A bird’s eye view of San Francisco in 1846-1847
Young city of San Francisco in 1846
19th century San Francisco skyline: San Francisco panorama from 1851
San Francisco in 1856
Bird’s eye view of San Francisco in 1864
San Francisco in 1875
San Francisco bird’s eye view from 1878
San Francisco panorama in 1900
19th century San Francisco skylines
Silhouettes of the city’s toplines at three periods (article from 1897)
No words could so vividly portray the changes which forty years have wrought in the material face of San Francisco as do the silhouette outlines which are presented on this page. The originals of these were taken from a point that threw the toplines of the city distinctly against the western sky.
The first illustration is drawn from a picture somewhat similar to it which was made in 1857. The second is reproduced from a photograph taken in 1887, thirty years later. The third is from a sketch made this week by a Call artist on the ferry-boat from San Francisco to Oakland.
The hills of San Francisco in 1857
In the upper illustration appears little more than a range of sand hills. Looked at from a distance, say two miles, there was scarcely a mark or an object to distinguish them from any ordinary range of hills in California. The skylines were unbroken and comparatively smooth from a removed viewpoint.
Lower down there could be discerned several of the more prominent buildings of those early days — buildings long since permitted to crumble down in humble subjection to a loftier and more modern era of architecture and a greater commercial demand.
In the foreground, skirting the dull strip of earth, are scattered a cosmopolitan fleet of merchant vessels, which in those days had their noses pointed gold-ward and were as much miners of the sea as their human brother rovers of ’49 miners of the land.
The city of San Francisco in 1887
In the middle view, representing a period three decades removed from that of the foregoing view, may be perceived a evidence of modern development in somewhat spasmodic or extreme architectural attempts. The Palace Hotel was in those awakening times the cynosure of eyes with an awe of magnitude and a reverence for cost.
The Hopkins and a few neighboring mansions arose on Nob Hill and began to disturb the hitherto even lines of the city’s silhouette.
The “new” City Hall, which ten years ago had outgrown the last human being who dared to predict that it would someday be finished, was then in the heyday of its newness, minus the tower and a few other incidental appurtenances. The shot tower was towering away then as hard as it has ever towered since, and the shots were dropping through it a good deal more thickly and to a much better purpose than shot ever fell in the Greek and Turkish war.
Wharves and docks had taken the place of a scraggly beach. Larger and better ships had sailed through the Golden Gate. International commerce had laid its hand upon San Francisco, and was beginning to raise it to the prominence which it today occupies as a seaport metropolis.
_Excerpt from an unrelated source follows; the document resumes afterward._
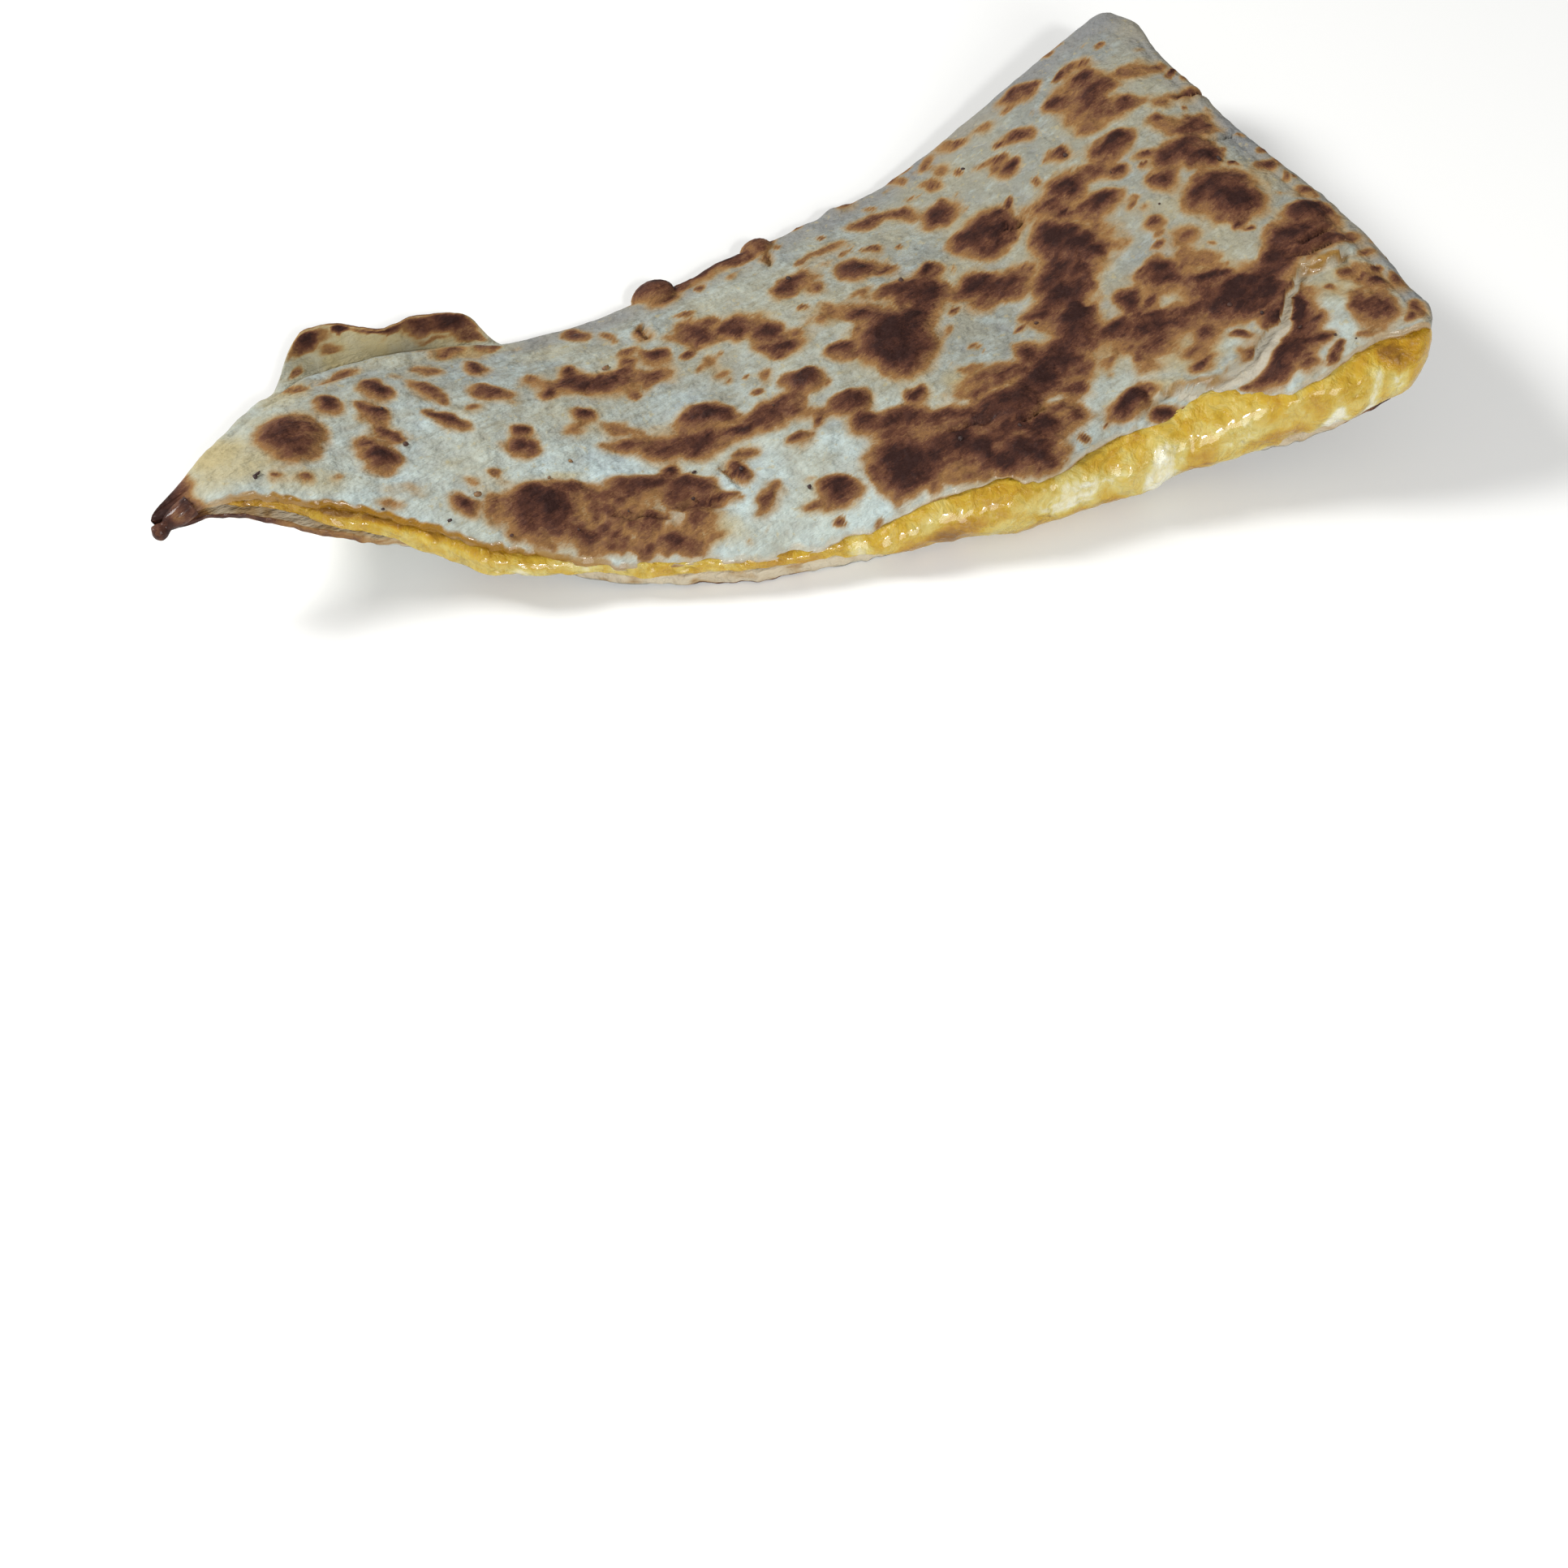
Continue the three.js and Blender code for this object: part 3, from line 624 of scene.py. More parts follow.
    wash_contrast: float = 0.95

    def warped(self, x: Array, y: Array) -> tuple[Array, Array]:
        """Positions shaken by noise, so that no mark keeps a regular outline.

        Args:
            x, y: Plan positions.

        Returns:
            The shaken x and y.
        """
        coarse, fine = Grain(self.grain_seed), Grain(self.grain_seed + 1)
        (far, wide), (near, narrow) = self.coarse_shake, self.fine_shake
        dx = far * coarse.layered(x, y, wide, 2) + near * fine.layered(x, y, narrow, 2)
        dy = far * coarse.layered(x + 60, y - 35, wide, 2)
        dy = dy + near * fine.layered(x - 41, y + 77, narrow, 2)
        return x + dx, y + dy

    def scorch(self, x: Array, y: Array) -> Array:
        """How dark the griddle left the upper skin.

        Args:
            x, y: Plan positions.

        Returns:
            0 where the skin is pale, 1 where it is charred.
        """
        wx, wy = self.warped(x, y)
        body, halo = np.zeros_like(x), np.zeros_like(x)
        for mark in self.scorches:
            cover = mark.grown(0.0, self.core_slip * mark.width).cover(wx, wy, *self.body_fade)
            body = np.maximum(body, cover) + 0.1 * np.minimum(body, cover)
            glow = mark.grown(self.halo_reach, -self.halo_slip * mark.width).cover(wx, wy, 0.2, 1.0)
            halo = np.maximum(halo, glow) + 0.3 * np.minimum(halo, glow)
        uneven = Grain(self.grain_seed + 9).layered(wx, wy, 2.4, 2)
        body = body * np.clip(0.94 + 0.46 * uneven, 0.42, 1.15)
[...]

The modern city — San Francisco in 1897
The third view, when suddenly compared with the first, produces the effect of magic. What a wonderful transformation!
The even-topped hills have disappeared like the mists of morning before the summer sun, and in their places is a modern city of the first rank. And it is a beautiful city, with the grandest sky line in all the world. It is artistic in composition, and when seen against a glorious western sheet of clouds is sublime.
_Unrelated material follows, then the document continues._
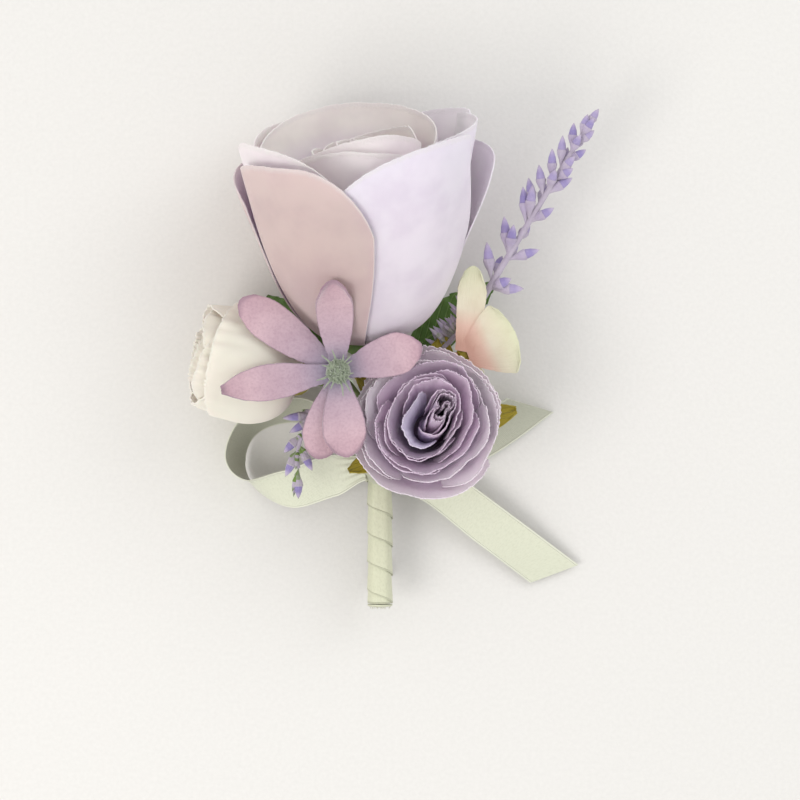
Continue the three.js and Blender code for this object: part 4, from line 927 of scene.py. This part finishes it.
ROUND = [(0, 0.42), (0.15, 0.52), (0.35, 0.8), (0.55, 0.97), (0.75, 1), (0.9, 0.88), (1, 0.6)]
POINTED = [(0, 0.45), (0.2, 0.62), (0.45, 0.95), (0.65, 1), (0.85, 0.7), (1, 0.15)]
TALL = [(0, 0.6), (0.25, 0.8), (0.5, 0.95), (0.75, 1), (0.9, 0.85), (1, 0.5)]
BROAD = [(0, 0.35), (0.25, 0.6), (0.5, 0.85), (0.75, 1), (0.9, 0.95), (1, 0.75)]

# %% Six-petalled flower
star_root = from_top(-11, 19.9, 26)
star_stand = set_on(star_root, UP, (0, 1, 0))
STAR_FELT = 0.5
star_lower = [
    stamped(144, 32.5, 11, 1, -0.8, ROUND, 2.6),
    stamped(17, 23.4, 11.4, 1, -0.8, ROUND, 2.6),
    stamped(256, 24, 11, -2.6, -0.8, ROUND, 2.3),
]
star_upper = [
    stamped(93, 24, 10.1, 13.5, 0.6, ROUND, 2.6),
    stamped(189, 31.5, 9.9, 2.9, 0.6, POINTED),
    stamped(276, 23, 11.7, -1, 1.8, ROUND, 2.3),
]


def joined(name, parts):
    """Makes one piece of several."""
    bpy.ops.object.select_all(action="DESELECT")
    bpy.context.view_layer.objects.active = parts[0]
    for part in parts:
        part.select_set(True)
    bpy.ops.object.join()
    parts[0].name = parts[0].data.name = name
    return parts[0]


SHARE_OF_BLANK = 0.32


def trefoil(name, stand, blades, wall, base, material, node):
    """Blades cut as one cloth."""
    parts, area = [], 0
    for k, blade in enumerate(blades):
        place = stand(blade_place(blade, 20 + 3 * k + len(name), 1.2, base))
        part, (_, _, cut_area) = formed(f"{name}_{k}", 26, 40, place, wall, material)
        parts.append(part)
        area += cut_area
    piece = dress(joined(name, parts), [node])
    reach = max(blade["length"] for blade in blades) * 2 * MM
    area / reach / SHARE_OF_BLANK
    print(f"{name}: {len(blades)} blades of one cloth, {area / MM / MM:.0f} mm2")


for node, blades, base in (("star_petals_lower", star_lower, 0.6), ("star_petals_upper", star_upper, 1.5)):
    trefoil(node + "_felt", star_stand, blades, STAR_FELT, base, felt, node)

# %% Floret
floret_root = from_top(22.6, 24.2, 10.8)
floret_stand = set_on(floret_root, UP, (0, 1, 0))
floret_blades = [
    stamped(80, 24.5, 8, 1, 0.7, TALL, 2, 1.3),
    stamped(23, 15.4, 20, 1, 1, BROAD, 2),
    stamped(205, 8, 8.8, -1.4, 0.5, BROAD),
    stamped(285, 7, 8.8, -1.4, 0.5, BROAD),
]
trefoil(
    "floret_cloth_petals", floret_stand, floret_blades, 0.4, 0.6, floret_cloth, "floret_corolla",
)

# %% [markdown]
# ## Wires and stalks
# A stem is a wire with tape round it. A curve with a round bevel is the quickest way to one: its points are
# the wire's route, its radius may taper, and it is then turned into a mesh.

# %% Wire


def wire_along(name, points, radii, material, sides=4):
    bpy.ops.object.select_all(action="DESELECT")
    bpy.ops.curve.primitive_nurbs_path_add()
    curve = added(name).data
    curve.splines.clear()
    line = curve.splines.new("POLY")
    line.points.add(len(points) - 1)
    radii = np.broadcast_to(numbers(radii), (len(points),))
    for point, place, radius in zip(line.points, points, radii):
        point.co = (*(numbers(place) * MM), 1)
        point.radius = radius / radii.max()
    curve.bevel_depth = radii.max() * MM
    curve.bevel_resolution = sides
    curve.use_fill_caps = True
    bpy.ops.object.convert(target="MESH")
    return finished(bpy.context.object, material, ROUND_ANGLE)


# %% Stems
CUP_HEIGHTS = {"rose": 5.5, "tea": 3.4, "bud": 4, "star": 3, "floret": 3}
STEM_RADIUS = 0.75
BUNDLE_RADIUS = 1.75
STRAIGHT_END = 4.5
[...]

The valley which lay between the hills, the center of which is now Market Street, fairly bristles with lofty structures. These all rise from about the same level, so that the various heights can be compared when seen from across the bay.
The highest of these is, of course, The Call Building, now rapidly nearing completion. It rises, a graceful tower, from a group of splendid structures, to about 400 feet above the surface of the bay, or 315 feet from the sidewalk where it stands. This splendid structure forms the pyramid line of a group of buildings.
Nearby is the Palace Hotel, which was large once, but now appears to have shrunk by comparison. Just opposite is the tower of the Chronicle Building, also looking less lofty now than it once did.
Right around this section of town tall buildings — commonly called “sky-scrapers” — stick up on all sides. There is the Crocker Building, in reality wedge-shaped, but appearing as a huge block in spite of the fact that many people claim to see in its outlines a suggestion of the shape of a slice of wedding cake.
Almost mingling with the Crocker building is the Hobart block, occupied by the offices of the Southern Pacific Company. A little further to the north can be seen the Mills building. This structure seems to stand by itself, so much taller is it than its neighbors. The Pacific Mutual and the Mutual Life buildings look like twins. They are not, of course, but such they must be conceded to be in the skylines.
On the south, the old shot-tower looks as it used to do a decade ago, but a change has come over that “new” City Hall — a greater change even than the architect-designer ever dreamed his work would be evolved into. But it is there, and the big dome rises proudly heavenward, looking just as though it had been built to furnish a jumping-off place for the angel on the top.
The tall buildings are for the most part graceful in outline and make good silhouettes. They form into good composition and make the finest kind of a background for the many ships that come through the finest gateway of a great nation.